Requirement:
Please restate, exactly as written, the lines running from the beginning of the material through the line that has "np.zeros(len(self.smooth)) for mark" in it.

──────────────────────────────

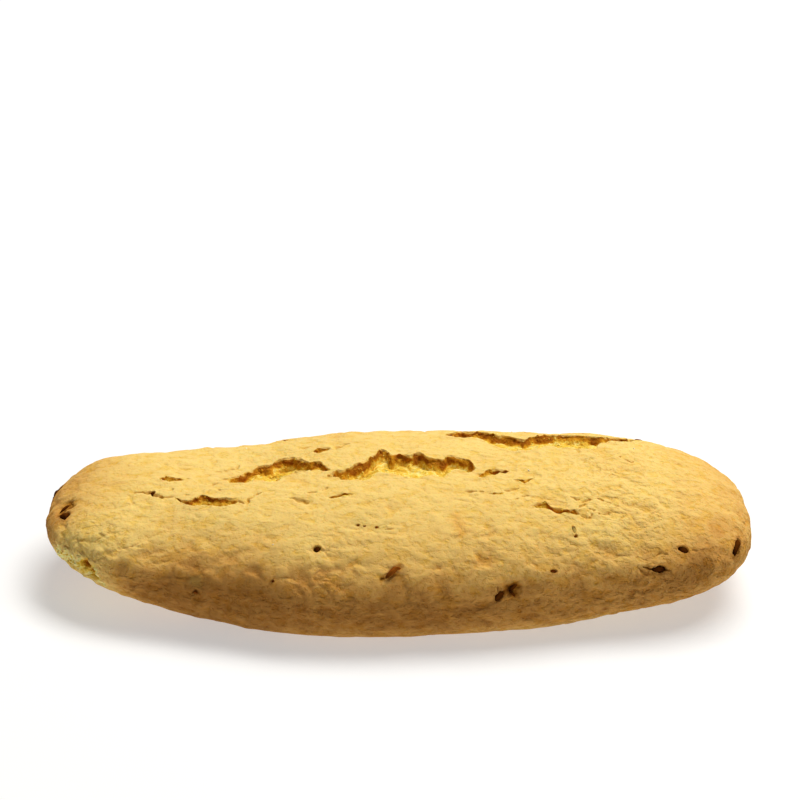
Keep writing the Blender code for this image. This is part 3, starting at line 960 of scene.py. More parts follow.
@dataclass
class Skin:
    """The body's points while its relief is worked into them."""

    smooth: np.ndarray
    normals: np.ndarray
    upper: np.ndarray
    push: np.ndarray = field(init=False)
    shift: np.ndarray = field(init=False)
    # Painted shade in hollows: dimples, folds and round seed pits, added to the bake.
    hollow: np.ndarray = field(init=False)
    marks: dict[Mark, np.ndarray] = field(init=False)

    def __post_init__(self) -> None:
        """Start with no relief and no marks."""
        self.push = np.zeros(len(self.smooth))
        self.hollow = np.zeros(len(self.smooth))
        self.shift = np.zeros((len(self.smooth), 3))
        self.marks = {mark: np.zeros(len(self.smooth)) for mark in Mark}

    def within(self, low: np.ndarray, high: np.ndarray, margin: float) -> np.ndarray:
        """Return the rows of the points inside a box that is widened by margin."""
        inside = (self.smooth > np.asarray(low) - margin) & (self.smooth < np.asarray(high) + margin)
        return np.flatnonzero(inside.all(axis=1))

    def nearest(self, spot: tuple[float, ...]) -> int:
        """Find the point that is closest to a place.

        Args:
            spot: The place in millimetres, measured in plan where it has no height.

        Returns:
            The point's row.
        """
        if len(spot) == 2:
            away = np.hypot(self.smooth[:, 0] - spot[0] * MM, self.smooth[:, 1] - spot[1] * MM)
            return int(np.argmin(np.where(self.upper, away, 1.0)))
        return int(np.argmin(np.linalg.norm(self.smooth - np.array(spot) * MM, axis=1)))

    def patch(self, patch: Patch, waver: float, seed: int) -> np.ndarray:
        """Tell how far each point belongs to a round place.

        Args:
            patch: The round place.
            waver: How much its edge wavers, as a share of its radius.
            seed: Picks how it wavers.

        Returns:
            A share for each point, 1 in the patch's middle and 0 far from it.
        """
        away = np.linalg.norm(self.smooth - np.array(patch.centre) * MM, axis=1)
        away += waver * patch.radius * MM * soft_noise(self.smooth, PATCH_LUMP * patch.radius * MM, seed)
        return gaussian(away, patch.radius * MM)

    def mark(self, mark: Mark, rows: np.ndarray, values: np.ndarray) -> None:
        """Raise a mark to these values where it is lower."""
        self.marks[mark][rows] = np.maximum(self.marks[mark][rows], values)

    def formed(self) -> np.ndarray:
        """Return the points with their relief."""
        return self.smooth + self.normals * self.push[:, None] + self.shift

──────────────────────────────

Worked answer:
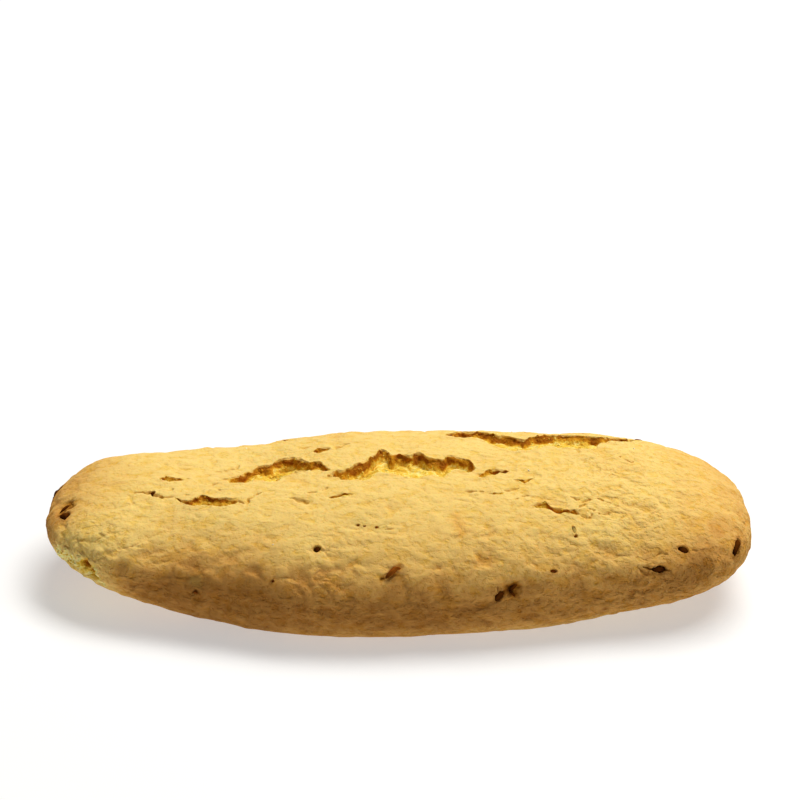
Keep writing the Blender code for this image. This is part 3, starting at line 960 of scene.py. More parts follow.
@dataclass
class Skin:
    """The body's points while its relief is worked into them."""

    smooth: np.ndarray
    normals: np.ndarray
    upper: np.ndarray
    push: np.ndarray = field(init=False)
    shift: np.ndarray = field(init=False)
    # Painted shade in hollows: dimples, folds and round seed pits, added to the bake.
    hollow: np.ndarray = field(init=False)
    marks: dict[Mark, np.ndarray] = field(init=False)

    def __post_init__(self) -> None:
        """Start with no relief and no marks."""
        self.push = np.zeros(len(self.smooth))
        self.hollow = np.zeros(len(self.smooth))
        self.shift = np.zeros((len(self.smooth), 3))
        self.marks = {mark: np.zeros(len(self.smooth)) for mark in Mark}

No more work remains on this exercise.